◆ Work to be completed:
Return each line of the material verbatim.

○ ○ ○ ○ ○ ○ ○

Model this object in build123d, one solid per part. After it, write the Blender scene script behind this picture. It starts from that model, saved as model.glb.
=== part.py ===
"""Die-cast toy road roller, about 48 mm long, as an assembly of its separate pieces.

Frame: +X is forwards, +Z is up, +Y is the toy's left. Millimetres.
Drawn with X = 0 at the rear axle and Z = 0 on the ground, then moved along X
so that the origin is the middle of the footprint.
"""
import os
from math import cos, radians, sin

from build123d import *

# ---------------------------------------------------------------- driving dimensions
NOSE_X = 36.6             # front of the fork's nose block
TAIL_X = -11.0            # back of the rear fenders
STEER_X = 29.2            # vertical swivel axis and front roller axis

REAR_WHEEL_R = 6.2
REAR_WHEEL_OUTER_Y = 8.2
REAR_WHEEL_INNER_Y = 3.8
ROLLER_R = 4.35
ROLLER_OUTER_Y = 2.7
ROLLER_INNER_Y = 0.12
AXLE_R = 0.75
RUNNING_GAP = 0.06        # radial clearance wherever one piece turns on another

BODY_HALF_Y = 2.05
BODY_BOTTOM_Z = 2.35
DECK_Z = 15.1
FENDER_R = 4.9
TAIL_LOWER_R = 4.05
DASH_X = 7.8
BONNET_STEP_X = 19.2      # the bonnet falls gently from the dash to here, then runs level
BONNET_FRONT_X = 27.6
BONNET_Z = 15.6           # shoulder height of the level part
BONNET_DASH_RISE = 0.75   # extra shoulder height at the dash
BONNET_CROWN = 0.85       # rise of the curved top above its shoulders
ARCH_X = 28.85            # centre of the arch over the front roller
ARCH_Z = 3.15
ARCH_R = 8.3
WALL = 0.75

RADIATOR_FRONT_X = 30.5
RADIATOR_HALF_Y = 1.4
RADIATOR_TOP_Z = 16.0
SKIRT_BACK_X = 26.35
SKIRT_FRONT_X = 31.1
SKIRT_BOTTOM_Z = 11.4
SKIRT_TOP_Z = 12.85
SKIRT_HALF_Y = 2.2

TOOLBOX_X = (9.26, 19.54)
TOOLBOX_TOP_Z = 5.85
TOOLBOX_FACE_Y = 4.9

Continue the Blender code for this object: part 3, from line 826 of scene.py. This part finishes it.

○ ○ ○ ○ ○ ○ ○

◆ Problem solution:
Model this object in build123d, one solid per part. After it, write the Blender scene script behind this picture. It starts from that model, saved as model.glb.
=== part.py ===
"""Die-cast toy road roller, about 48 mm long, as an assembly of its separate pieces.

Frame: +X is forwards, +Z is up, +Y is the toy's left. Millimetres.
Drawn with X = 0 at the rear axle and Z = 0 on the ground, then moved along X
so that the origin is the middle of the footprint.
"""
import os
from math import cos, radians, sin

from build123d import *

# ---------------------------------------------------------------- driving dimensions
NOSE_X = 36.6             # front of the fork's nose block
TAIL_X = -11.0            # back of the rear fenders
STEER_X = 29.2            # vertical swivel axis and front roller axis

REAR_WHEEL_R = 6.2
REAR_WHEEL_OUTER_Y = 8.2
REAR_WHEEL_INNER_Y = 3.8
ROLLER_R = 4.35
ROLLER_OUTER_Y = 2.7
ROLLER_INNER_Y = 0.12
AXLE_R = 0.75
RUNNING_GAP = 0.06        # radial clearance wherever one piece turns on another

BODY_HALF_Y = 2.05
BODY_BOTTOM_Z = 2.35
DECK_Z = 15.1
FENDER_R = 4.9
TAIL_LOWER_R = 4.05
DASH_X = 7.8
BONNET_STEP_X = 19.2      # the bonnet falls gently from the dash to here, then runs level
BONNET_FRONT_X = 27.6
BONNET_Z = 15.6           # shoulder height of the level part
BONNET_DASH_RISE = 0.75   # extra shoulder height at the dash
BONNET_CROWN = 0.85       # rise of the curved top above its shoulders
ARCH_X = 28.85            # centre of the arch over the front roller
ARCH_Z = 3.15
ARCH_R = 8.3
WALL = 0.75

RADIATOR_FRONT_X = 30.5
RADIATOR_HALF_Y = 1.4
RADIATOR_TOP_Z = 16.0
SKIRT_BACK_X = 26.35
SKIRT_FRONT_X = 31.1
SKIRT_BOTTOM_Z = 11.4
SKIRT_TOP_Z = 12.85
SKIRT_HALF_Y = 2.2

TOOLBOX_X = (9.26, 19.54)
TOOLBOX_TOP_Z = 5.85
TOOLBOX_FACE_Y = 4.9

Continue the Blender code for this object: part 3, from line 826 of scene.py. This part finishes it.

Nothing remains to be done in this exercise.